## Start

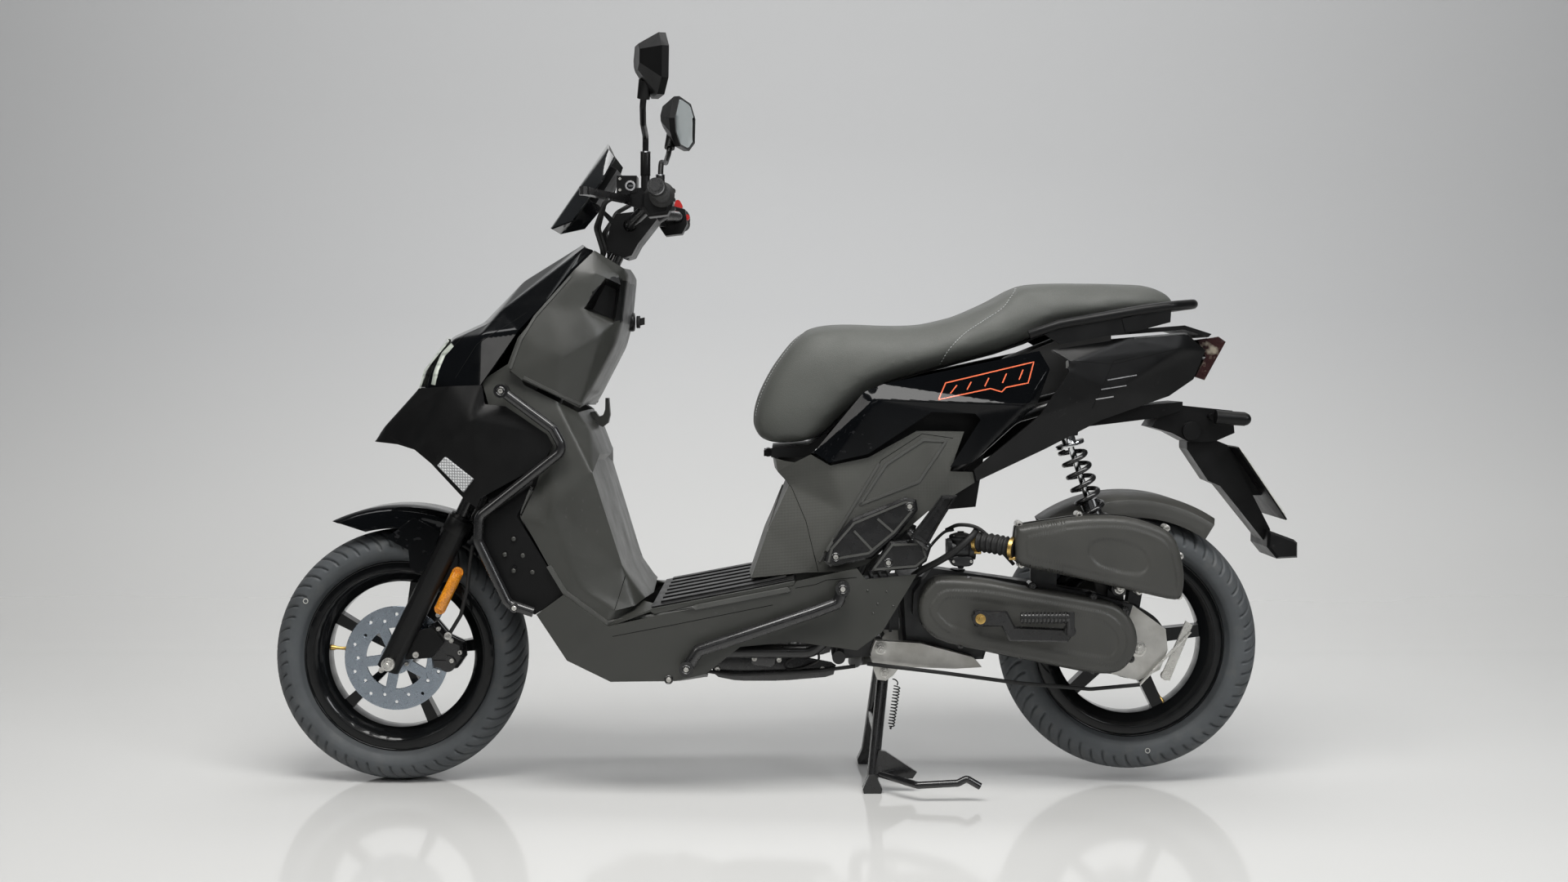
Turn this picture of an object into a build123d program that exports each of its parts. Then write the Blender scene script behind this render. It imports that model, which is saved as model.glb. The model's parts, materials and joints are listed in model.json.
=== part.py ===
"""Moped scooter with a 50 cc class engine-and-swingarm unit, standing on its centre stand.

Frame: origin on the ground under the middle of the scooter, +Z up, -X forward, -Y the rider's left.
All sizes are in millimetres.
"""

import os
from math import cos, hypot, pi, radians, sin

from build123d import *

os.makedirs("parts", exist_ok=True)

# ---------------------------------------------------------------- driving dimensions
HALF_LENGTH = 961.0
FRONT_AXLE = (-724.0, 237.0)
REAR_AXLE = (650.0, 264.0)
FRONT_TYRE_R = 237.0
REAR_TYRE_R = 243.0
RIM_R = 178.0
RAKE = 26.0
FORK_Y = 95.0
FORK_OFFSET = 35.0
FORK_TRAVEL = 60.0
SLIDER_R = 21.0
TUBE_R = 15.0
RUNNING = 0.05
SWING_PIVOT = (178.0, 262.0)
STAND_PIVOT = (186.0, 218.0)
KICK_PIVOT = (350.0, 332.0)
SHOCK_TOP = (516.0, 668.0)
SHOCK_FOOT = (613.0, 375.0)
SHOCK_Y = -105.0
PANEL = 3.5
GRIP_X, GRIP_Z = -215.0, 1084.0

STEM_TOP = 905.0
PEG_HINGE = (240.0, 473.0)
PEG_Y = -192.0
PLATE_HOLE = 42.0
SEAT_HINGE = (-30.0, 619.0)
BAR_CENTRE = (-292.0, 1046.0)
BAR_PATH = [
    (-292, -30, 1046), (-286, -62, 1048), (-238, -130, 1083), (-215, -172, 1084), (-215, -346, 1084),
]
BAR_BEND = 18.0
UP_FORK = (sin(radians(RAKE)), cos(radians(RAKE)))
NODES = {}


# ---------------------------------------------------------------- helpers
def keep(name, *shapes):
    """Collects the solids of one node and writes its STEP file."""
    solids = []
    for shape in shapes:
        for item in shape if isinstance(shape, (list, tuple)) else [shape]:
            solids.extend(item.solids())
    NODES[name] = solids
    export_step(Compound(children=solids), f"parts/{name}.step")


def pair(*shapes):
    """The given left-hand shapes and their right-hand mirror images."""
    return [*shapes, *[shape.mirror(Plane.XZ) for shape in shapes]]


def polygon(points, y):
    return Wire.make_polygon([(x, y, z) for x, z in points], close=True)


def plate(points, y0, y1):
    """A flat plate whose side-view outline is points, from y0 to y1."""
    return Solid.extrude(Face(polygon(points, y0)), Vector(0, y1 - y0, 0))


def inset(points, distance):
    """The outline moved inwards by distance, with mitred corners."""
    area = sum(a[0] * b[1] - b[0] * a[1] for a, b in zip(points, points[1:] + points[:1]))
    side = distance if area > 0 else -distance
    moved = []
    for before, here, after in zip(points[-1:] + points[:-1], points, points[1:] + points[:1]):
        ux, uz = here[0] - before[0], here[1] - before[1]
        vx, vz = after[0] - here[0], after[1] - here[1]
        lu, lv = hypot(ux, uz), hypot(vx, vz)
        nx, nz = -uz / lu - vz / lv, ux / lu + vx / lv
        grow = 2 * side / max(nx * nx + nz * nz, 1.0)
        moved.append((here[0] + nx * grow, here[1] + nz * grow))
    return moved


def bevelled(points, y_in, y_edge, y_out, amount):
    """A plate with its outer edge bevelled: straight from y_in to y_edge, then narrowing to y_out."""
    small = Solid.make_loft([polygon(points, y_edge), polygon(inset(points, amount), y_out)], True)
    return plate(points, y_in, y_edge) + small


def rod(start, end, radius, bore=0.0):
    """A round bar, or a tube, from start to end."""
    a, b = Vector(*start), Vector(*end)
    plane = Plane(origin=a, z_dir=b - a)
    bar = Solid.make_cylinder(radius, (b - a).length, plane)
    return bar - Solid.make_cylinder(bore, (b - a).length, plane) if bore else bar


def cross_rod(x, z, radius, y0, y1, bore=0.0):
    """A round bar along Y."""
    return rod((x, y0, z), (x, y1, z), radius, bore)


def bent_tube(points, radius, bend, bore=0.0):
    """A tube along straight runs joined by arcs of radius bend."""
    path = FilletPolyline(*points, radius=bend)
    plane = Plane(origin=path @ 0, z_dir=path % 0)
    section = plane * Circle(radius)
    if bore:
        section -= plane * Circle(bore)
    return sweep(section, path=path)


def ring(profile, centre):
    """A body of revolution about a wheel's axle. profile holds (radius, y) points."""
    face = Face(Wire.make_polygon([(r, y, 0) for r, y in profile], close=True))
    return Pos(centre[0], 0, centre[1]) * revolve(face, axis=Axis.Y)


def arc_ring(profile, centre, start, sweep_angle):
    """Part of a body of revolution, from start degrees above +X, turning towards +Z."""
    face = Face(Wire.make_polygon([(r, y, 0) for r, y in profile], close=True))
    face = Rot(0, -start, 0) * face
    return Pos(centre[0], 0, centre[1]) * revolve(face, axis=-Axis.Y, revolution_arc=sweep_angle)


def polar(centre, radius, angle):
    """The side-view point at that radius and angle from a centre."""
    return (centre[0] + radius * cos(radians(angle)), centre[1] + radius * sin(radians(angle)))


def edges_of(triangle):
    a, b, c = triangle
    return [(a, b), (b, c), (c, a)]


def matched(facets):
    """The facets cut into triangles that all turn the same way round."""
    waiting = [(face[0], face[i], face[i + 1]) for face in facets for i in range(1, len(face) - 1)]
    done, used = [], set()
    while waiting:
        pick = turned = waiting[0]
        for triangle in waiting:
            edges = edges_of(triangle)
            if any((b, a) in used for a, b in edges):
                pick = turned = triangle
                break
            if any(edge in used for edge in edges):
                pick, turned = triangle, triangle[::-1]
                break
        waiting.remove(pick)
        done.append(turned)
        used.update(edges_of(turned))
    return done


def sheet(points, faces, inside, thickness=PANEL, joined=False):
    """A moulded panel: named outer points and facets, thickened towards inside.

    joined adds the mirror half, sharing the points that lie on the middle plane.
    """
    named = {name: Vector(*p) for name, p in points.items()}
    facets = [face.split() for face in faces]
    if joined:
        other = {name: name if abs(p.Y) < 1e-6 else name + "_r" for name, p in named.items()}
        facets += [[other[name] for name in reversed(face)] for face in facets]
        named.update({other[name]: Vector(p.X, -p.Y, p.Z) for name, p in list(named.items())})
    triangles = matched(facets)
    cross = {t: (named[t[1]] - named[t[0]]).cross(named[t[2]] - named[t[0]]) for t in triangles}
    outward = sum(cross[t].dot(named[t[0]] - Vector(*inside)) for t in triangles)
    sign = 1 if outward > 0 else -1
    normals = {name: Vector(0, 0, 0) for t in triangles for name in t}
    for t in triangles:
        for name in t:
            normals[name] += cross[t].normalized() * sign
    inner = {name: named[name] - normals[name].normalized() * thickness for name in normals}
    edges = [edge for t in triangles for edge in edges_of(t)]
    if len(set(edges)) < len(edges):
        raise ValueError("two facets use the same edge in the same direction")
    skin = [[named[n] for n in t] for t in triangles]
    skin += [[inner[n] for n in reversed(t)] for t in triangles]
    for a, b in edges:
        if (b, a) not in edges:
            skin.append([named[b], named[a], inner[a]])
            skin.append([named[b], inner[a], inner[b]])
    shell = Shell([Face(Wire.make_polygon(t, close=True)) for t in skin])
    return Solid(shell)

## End

(Directions):
Give every line of the material that includes the string "into".

(Output of the exercise):
Turn this picture of an object into a build123d program that exports each of its parts. Then write the Blender scene script behind this render. It imports that model, which is saved as model.glb. The model's parts, materials and joints are listed in model.json.
    """The facets cut into triangles that all turn the same way round."""